## INFORMATION GIVEN
--- start ---

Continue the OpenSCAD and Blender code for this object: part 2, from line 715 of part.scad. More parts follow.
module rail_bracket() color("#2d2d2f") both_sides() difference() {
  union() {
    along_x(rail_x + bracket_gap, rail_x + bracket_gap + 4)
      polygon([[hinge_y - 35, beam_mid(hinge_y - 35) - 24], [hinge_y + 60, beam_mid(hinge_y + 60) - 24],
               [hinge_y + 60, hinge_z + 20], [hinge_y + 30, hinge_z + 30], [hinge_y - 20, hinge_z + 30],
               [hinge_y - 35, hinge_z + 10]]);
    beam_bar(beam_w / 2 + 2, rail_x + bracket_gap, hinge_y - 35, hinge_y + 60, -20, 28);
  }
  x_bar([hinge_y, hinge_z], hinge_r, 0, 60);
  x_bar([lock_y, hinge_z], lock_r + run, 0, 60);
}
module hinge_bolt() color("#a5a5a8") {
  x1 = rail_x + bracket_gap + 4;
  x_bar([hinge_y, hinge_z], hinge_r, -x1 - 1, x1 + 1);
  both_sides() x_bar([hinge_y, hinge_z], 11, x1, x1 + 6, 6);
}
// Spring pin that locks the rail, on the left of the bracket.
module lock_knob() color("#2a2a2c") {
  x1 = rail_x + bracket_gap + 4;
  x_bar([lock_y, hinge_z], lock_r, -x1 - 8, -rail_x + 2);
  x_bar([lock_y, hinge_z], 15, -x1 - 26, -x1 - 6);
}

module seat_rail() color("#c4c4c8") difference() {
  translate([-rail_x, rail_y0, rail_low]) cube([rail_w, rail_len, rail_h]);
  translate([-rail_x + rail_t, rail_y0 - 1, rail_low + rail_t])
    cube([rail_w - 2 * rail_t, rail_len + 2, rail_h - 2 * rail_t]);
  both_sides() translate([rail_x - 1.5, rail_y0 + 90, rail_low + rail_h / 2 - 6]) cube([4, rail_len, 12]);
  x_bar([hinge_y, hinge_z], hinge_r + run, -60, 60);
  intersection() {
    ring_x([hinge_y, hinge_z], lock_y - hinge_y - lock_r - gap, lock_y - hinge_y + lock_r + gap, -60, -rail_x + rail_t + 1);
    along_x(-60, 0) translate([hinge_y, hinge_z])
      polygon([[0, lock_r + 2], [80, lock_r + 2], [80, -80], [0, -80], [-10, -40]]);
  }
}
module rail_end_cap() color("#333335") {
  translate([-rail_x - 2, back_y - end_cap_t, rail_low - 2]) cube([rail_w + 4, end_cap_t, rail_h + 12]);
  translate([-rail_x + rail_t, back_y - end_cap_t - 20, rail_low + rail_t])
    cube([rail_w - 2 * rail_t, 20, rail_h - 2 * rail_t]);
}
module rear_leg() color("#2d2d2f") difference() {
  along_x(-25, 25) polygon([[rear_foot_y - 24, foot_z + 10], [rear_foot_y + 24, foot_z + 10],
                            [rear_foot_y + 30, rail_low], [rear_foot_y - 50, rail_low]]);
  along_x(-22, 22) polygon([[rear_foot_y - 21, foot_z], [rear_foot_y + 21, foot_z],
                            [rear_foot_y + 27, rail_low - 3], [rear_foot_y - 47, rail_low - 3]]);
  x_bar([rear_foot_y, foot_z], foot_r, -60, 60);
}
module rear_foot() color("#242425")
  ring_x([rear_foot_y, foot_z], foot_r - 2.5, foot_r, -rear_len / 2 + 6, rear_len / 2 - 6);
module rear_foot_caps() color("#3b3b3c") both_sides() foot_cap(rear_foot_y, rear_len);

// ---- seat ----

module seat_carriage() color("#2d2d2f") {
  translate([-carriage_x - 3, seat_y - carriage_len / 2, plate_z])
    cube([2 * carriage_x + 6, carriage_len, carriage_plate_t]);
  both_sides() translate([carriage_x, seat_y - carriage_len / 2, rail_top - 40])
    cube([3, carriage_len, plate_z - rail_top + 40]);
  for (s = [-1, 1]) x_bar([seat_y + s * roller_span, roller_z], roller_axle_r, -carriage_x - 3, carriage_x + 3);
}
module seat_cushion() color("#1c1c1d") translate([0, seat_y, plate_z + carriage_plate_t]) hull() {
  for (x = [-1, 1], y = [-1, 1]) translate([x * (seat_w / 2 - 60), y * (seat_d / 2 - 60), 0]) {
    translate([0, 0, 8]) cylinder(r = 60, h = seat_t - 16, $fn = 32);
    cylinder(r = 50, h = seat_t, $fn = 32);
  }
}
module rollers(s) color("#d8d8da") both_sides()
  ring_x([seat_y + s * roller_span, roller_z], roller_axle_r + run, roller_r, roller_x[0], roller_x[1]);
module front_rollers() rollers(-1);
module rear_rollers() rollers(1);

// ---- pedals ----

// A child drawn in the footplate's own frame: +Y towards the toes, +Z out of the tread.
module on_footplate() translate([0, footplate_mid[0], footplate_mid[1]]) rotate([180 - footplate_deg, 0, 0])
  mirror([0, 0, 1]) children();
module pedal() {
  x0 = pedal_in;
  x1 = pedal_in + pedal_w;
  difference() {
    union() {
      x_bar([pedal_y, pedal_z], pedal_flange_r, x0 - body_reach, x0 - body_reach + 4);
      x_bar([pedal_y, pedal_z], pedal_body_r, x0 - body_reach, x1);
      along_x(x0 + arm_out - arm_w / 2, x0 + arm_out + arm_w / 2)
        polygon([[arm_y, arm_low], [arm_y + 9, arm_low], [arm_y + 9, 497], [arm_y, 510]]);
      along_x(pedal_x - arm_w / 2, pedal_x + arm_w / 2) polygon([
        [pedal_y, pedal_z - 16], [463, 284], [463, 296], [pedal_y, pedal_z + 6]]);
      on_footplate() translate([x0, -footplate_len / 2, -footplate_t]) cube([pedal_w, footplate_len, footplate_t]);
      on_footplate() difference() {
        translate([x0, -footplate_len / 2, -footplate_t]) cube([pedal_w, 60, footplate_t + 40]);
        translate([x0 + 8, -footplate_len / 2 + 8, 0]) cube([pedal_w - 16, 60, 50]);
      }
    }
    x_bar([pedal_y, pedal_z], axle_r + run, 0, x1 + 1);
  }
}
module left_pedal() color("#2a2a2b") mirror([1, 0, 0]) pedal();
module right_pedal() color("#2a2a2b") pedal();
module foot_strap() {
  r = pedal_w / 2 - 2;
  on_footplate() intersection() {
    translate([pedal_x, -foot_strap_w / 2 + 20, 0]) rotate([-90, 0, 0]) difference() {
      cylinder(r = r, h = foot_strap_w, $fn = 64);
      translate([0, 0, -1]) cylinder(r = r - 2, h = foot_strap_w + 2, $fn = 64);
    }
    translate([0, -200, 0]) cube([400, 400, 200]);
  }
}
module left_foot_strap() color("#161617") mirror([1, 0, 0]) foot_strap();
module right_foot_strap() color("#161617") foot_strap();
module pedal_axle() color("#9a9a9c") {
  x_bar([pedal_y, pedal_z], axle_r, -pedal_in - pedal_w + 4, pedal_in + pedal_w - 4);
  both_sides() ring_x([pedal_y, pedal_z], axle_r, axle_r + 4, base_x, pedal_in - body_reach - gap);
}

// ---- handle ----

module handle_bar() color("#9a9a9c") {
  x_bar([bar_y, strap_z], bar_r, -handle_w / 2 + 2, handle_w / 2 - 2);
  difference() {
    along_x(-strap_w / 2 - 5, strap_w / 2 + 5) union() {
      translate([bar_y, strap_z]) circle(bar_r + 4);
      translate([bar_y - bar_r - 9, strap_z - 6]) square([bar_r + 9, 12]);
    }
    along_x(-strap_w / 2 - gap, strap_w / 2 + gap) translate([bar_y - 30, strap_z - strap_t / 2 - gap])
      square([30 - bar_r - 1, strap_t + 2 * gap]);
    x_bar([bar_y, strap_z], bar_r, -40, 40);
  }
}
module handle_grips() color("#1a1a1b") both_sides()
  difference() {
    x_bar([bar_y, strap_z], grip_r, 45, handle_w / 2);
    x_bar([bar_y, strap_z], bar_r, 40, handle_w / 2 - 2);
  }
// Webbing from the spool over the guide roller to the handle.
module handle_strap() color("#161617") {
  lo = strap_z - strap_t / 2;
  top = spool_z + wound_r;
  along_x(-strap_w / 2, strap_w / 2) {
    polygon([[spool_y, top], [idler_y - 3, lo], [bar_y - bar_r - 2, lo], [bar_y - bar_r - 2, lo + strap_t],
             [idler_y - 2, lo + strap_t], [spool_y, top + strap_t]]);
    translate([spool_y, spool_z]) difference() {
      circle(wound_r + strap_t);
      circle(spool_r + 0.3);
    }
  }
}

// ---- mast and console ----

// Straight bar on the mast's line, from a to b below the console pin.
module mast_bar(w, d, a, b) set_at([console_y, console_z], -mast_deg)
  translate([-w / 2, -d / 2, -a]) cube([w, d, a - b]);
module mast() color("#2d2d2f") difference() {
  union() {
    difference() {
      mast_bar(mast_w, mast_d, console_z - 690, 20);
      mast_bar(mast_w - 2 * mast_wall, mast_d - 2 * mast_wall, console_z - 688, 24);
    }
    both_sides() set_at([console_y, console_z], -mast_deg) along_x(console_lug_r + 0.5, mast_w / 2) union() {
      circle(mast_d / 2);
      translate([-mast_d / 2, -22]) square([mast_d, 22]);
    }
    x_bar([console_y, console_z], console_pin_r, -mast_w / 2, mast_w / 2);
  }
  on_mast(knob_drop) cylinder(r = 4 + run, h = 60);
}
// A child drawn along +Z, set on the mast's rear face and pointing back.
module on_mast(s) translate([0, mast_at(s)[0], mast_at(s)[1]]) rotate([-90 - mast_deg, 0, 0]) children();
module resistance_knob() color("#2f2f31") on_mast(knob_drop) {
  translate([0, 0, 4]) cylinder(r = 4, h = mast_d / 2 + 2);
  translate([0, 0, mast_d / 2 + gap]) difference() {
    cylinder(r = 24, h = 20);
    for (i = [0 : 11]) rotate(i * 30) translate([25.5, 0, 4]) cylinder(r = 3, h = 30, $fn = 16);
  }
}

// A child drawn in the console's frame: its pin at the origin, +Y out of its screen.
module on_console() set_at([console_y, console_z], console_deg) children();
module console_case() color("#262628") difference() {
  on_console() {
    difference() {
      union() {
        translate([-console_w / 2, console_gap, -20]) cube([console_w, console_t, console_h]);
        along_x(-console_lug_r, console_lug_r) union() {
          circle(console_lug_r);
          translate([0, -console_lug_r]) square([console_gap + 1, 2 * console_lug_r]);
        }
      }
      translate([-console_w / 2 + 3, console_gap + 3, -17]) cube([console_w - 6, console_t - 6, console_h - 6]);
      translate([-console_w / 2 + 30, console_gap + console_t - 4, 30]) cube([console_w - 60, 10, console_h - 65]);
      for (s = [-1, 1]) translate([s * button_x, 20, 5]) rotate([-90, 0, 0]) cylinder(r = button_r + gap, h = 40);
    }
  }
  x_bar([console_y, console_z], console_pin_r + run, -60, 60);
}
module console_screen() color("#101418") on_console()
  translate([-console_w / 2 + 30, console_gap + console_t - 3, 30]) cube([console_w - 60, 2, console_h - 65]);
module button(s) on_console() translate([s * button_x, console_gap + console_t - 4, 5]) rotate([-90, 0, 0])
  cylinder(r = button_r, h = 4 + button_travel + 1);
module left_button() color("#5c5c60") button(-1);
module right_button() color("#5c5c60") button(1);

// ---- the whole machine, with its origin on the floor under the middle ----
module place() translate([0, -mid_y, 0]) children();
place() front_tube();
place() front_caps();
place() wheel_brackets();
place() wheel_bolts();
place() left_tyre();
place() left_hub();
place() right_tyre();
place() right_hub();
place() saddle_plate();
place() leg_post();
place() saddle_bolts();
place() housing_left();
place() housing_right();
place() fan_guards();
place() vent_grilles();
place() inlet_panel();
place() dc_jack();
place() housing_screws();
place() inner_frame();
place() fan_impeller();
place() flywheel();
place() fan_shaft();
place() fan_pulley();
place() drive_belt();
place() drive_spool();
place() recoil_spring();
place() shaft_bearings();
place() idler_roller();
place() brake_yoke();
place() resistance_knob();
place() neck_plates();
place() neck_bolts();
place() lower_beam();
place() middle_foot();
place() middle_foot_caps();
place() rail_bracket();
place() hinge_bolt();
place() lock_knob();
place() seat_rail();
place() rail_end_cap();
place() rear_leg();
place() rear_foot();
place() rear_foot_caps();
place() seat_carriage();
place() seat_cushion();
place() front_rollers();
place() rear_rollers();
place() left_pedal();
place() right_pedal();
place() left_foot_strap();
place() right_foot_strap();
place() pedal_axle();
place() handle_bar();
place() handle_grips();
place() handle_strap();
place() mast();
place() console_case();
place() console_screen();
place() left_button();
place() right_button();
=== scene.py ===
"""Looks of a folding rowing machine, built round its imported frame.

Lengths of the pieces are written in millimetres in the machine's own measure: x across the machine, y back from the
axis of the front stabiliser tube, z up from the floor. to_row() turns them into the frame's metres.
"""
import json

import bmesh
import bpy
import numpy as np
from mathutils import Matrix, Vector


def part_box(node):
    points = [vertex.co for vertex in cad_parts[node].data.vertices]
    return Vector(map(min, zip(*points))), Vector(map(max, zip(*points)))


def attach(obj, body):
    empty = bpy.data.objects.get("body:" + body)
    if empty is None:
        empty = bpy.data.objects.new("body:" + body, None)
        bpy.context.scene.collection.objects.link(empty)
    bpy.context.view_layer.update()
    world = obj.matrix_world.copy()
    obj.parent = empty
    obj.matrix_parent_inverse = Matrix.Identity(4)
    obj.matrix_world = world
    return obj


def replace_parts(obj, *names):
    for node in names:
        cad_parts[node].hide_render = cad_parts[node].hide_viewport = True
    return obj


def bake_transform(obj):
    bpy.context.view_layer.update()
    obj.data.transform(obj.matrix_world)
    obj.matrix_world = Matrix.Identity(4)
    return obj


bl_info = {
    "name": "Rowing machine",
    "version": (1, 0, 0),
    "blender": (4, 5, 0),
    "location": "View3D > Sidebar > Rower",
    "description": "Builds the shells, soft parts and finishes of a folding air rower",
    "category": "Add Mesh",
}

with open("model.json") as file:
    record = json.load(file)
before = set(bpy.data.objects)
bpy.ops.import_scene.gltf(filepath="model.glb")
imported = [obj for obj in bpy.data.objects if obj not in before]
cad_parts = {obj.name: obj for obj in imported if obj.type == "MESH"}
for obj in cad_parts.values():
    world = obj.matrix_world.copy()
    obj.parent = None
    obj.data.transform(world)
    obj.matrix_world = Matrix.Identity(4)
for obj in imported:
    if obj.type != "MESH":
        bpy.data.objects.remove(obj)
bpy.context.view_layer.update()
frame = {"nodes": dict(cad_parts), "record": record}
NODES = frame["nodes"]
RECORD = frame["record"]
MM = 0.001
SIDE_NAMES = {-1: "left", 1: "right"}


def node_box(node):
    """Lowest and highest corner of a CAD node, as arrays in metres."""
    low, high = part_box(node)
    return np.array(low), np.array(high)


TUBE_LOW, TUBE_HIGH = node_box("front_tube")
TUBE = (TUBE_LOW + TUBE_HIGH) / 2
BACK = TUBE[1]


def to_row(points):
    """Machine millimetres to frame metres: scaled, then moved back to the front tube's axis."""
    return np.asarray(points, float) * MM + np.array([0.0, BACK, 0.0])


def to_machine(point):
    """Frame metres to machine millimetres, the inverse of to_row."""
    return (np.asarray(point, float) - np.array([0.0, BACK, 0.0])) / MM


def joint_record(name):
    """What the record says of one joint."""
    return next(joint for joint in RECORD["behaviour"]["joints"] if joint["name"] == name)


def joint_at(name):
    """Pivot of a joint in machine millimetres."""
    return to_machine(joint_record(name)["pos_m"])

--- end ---
--- start ---

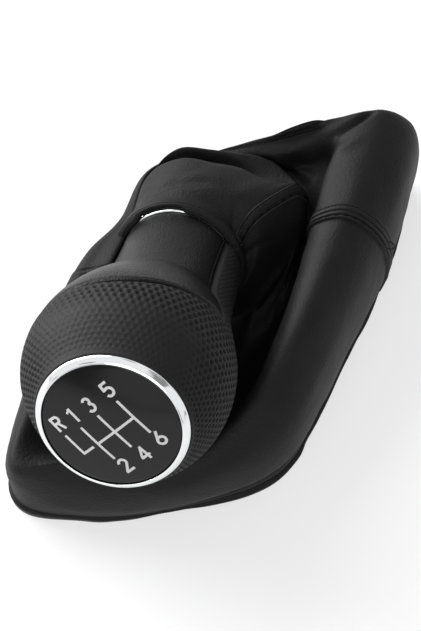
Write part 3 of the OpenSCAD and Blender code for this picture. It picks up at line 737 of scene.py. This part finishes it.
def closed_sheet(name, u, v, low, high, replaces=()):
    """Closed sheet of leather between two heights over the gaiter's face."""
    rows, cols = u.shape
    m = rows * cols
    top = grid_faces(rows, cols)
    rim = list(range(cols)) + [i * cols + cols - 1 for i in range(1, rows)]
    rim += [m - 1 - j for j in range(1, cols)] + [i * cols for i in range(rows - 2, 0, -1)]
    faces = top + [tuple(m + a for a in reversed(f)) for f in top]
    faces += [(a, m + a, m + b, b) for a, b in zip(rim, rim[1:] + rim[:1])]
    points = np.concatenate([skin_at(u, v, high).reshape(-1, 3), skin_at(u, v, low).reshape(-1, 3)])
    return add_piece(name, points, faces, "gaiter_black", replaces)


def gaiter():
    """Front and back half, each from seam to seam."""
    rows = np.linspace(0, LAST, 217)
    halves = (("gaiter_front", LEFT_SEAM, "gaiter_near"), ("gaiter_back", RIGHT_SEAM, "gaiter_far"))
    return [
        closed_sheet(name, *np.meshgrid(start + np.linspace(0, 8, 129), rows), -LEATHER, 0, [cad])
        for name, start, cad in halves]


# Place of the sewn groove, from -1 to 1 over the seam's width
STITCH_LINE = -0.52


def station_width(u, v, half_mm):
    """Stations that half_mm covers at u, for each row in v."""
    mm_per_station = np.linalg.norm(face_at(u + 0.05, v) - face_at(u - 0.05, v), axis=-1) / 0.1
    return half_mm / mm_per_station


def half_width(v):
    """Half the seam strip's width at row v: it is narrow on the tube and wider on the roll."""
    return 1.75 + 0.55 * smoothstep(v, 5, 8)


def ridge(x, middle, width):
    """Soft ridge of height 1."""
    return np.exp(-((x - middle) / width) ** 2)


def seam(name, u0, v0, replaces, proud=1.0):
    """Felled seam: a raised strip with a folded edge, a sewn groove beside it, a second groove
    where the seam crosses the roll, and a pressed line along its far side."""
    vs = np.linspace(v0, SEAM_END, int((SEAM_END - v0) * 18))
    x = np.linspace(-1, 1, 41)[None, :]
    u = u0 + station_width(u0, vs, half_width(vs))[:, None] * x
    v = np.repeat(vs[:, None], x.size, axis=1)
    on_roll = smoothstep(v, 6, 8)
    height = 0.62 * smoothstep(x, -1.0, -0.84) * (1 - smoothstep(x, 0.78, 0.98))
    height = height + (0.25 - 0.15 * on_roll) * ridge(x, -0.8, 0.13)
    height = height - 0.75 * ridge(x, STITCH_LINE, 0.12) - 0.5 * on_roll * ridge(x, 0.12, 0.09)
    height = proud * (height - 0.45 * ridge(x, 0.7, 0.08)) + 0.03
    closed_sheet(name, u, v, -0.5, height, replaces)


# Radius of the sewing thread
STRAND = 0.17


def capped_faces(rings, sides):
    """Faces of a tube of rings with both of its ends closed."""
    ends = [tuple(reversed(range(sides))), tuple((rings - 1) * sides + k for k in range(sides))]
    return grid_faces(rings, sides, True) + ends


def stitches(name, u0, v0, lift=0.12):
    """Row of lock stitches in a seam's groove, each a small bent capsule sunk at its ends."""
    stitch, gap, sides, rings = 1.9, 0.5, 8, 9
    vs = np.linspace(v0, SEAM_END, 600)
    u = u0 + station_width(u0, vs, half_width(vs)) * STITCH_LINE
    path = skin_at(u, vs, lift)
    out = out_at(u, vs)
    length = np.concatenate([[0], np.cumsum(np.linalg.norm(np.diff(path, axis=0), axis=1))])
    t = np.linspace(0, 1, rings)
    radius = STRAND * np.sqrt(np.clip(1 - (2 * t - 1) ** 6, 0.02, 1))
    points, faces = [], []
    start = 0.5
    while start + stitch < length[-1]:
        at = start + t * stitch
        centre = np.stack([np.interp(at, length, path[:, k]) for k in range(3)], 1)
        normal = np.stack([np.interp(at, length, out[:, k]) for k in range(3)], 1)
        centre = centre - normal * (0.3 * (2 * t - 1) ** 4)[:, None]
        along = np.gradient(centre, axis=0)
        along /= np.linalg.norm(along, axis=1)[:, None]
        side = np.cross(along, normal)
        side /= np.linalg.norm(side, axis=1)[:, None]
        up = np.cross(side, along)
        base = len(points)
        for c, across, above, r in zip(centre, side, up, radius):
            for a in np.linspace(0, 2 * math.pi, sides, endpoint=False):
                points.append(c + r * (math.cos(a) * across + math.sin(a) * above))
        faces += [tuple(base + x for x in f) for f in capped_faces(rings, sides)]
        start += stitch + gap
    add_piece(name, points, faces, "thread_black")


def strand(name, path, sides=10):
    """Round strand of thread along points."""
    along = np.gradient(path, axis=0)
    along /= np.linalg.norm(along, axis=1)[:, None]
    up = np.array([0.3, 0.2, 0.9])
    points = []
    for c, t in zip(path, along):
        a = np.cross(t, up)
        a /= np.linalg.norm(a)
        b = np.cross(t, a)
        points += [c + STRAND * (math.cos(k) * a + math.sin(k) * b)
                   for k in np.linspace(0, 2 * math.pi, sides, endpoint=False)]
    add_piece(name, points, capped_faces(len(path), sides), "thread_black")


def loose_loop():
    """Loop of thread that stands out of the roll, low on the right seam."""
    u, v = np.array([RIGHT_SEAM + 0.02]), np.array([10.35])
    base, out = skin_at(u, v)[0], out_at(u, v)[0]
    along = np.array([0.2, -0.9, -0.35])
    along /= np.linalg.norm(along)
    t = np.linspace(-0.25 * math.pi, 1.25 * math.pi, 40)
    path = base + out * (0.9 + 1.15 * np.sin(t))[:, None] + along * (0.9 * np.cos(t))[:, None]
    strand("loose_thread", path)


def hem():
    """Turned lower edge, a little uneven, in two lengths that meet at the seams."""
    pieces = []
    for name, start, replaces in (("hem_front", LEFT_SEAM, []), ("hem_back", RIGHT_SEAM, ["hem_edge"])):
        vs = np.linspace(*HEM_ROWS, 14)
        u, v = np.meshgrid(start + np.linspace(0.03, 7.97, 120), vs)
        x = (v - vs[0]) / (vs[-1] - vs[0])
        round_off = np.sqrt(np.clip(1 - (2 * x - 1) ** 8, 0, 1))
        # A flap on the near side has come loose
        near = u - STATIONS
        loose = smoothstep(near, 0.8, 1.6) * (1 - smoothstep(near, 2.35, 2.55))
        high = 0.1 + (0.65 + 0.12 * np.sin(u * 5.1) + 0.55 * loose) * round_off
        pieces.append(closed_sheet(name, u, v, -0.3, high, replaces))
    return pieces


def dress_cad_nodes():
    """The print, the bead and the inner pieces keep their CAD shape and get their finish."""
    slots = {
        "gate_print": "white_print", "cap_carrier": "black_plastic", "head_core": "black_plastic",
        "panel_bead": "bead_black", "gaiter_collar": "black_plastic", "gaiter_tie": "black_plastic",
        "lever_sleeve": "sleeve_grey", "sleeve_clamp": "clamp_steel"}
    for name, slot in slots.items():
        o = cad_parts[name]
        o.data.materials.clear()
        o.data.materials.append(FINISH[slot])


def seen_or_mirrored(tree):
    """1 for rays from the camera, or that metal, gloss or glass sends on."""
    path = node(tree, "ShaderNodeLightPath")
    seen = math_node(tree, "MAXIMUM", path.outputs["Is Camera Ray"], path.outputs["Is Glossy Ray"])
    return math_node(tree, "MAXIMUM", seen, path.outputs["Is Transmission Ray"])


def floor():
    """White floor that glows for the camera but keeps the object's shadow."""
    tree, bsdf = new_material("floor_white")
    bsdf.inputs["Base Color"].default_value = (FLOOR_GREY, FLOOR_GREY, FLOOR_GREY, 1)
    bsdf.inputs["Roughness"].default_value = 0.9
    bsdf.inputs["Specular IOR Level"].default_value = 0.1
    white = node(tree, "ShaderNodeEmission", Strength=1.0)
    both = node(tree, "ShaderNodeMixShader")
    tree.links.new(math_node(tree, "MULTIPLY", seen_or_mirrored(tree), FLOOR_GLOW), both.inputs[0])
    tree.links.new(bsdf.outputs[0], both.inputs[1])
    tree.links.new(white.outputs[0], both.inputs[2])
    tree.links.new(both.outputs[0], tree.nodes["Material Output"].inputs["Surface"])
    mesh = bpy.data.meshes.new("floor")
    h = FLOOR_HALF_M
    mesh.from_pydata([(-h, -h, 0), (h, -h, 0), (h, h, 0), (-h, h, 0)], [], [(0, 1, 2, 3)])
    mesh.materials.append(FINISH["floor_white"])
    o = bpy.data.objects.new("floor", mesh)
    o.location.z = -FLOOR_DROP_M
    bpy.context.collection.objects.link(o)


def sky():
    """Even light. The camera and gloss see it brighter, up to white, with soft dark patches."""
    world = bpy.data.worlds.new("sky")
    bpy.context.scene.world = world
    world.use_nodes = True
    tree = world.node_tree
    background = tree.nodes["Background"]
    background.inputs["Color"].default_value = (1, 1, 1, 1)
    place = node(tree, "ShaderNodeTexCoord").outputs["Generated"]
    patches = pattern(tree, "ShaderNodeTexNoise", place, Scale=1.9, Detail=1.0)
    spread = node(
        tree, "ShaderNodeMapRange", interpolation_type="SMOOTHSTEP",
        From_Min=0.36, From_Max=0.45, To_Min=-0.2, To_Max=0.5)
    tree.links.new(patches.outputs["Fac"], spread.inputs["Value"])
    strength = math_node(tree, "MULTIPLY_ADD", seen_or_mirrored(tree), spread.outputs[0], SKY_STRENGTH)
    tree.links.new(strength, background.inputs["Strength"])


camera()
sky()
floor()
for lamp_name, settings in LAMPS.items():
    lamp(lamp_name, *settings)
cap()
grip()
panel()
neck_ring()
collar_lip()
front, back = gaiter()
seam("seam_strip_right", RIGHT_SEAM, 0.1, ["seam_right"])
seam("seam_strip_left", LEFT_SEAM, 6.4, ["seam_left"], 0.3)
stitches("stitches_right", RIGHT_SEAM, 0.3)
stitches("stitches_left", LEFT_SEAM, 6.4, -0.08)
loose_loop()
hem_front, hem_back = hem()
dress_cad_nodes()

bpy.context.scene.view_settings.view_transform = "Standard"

--- end ---

## WHAT THE TASK ASKS
Reproduce verbatim the lines above, from the line with "place() brake_yoke();" through the line with "for node in".

## CORRECT RESULT
place() brake_yoke();
place() resistance_knob();
place() neck_plates();
place() neck_bolts();
place() lower_beam();
place() middle_foot();
place() middle_foot_caps();
place() rail_bracket();
place() hinge_bolt();
place() lock_knob();
place() seat_rail();
place() rail_end_cap();
place() rear_leg();
place() rear_foot();
place() rear_foot_caps();
place() seat_carriage();
place() seat_cushion();
place() front_rollers();
place() rear_rollers();
place() left_pedal();
place() right_pedal();
place() left_foot_strap();
place() right_foot_strap();
place() pedal_axle();
place() handle_bar();
place() handle_grips();
place() handle_strap();
place() mast();
place() console_case();
place() console_screen();
place() left_button();
place() right_button();
=== scene.py ===
"""Looks of a folding rowing machine, built round its imported frame.

Lengths of the pieces are written in millimetres in the machine's own measure: x across the machine, y back from the
axis of the front stabiliser tube, z up from the floor. to_row() turns them into the frame's metres.
"""
import json

import bmesh
import bpy
import numpy as np
from mathutils import Matrix, Vector


def part_box(node):
    points = [vertex.co for vertex in cad_parts[node].data.vertices]
    return Vector(map(min, zip(*points))), Vector(map(max, zip(*points)))


def attach(obj, body):
    empty = bpy.data.objects.get("body:" + body)
    if empty is None:
        empty = bpy.data.objects.new("body:" + body, None)
        bpy.context.scene.collection.objects.link(empty)
    bpy.context.view_layer.update()
    world = obj.matrix_world.copy()
    obj.parent = empty
    obj.matrix_parent_inverse = Matrix.Identity(4)
    obj.matrix_world = world
    return obj


def replace_parts(obj, *names):
    for node in names:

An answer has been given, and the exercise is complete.